More recently, in the late 1960s and early 1970s, Chicana writers, artists, and activists began rethinking the story of Malinche. In 16th-century sources, they found neither victim nor traitor but the strength of a survivor. Malinche did not choose her destiny, but neither did she crumble in the face of adversity. Poems by Adaljiza Sosa-Ridell and Carmen Tafolla explore Malinche’s fate and her abilities to negotiate difficult and competing cultural demands. Their narratives also grapple with the violence of colonization—in history, in Mexico and in the United States. The histories they tell are histories of indigenous and Chicana women, but also of shifting political borders.
The violence of Spanish conquest and the quandaries it unleashed persist in the present. We are reminded of this when comparing two contemporary works of art: La Malinche, by Santa Barraza and Jimmie Durham’s Malinche. The former, which depicts the beautiful, life-giving Malintzin, is a tiny image crafted on metal, it evokes ex-voto and other devotional images from Mexico. While it does not deny the horrors of Christian conquest, it paints a world where beauty and violence coexist. In contrast, Jimmie Durham’s sculpture stresses the darker underside of Malinche’s history. There is nothing redemptive in Durham’s vision—Malinche may wear jewelry and feathers in her hair, but no beauty surfaces, no hope arises.

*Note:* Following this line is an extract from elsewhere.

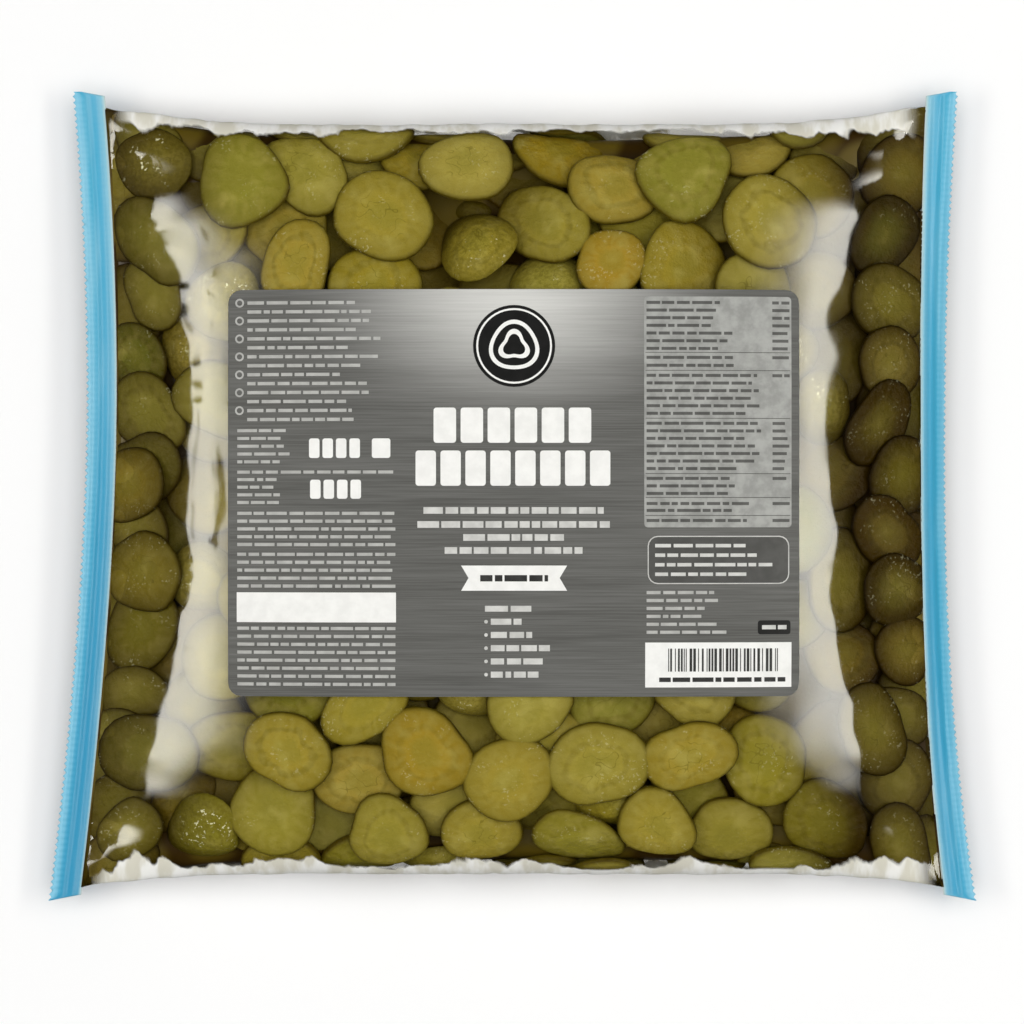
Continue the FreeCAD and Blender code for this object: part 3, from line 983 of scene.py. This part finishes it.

Is either of these images less “true” than the doña Marina of Díaz del Castillo’s nostalgic recollections or the Malintzin described by Nahua scribes in the Florentine Codex? This is one question posed by this collection of sources. A second question they prompt: does the history of an individual’s life have an end? In suggesting how the life of one woman took form and then was reshaped across the 20th century, in charting the afterlife of Malinche, these sources imply that history is most vibrant when it does not seek to understand individuals at just one moment in the past. To understand the language of conquest, then, it might be necessary to explore how the living remember the deceased, and how ancient accounts transfix the present.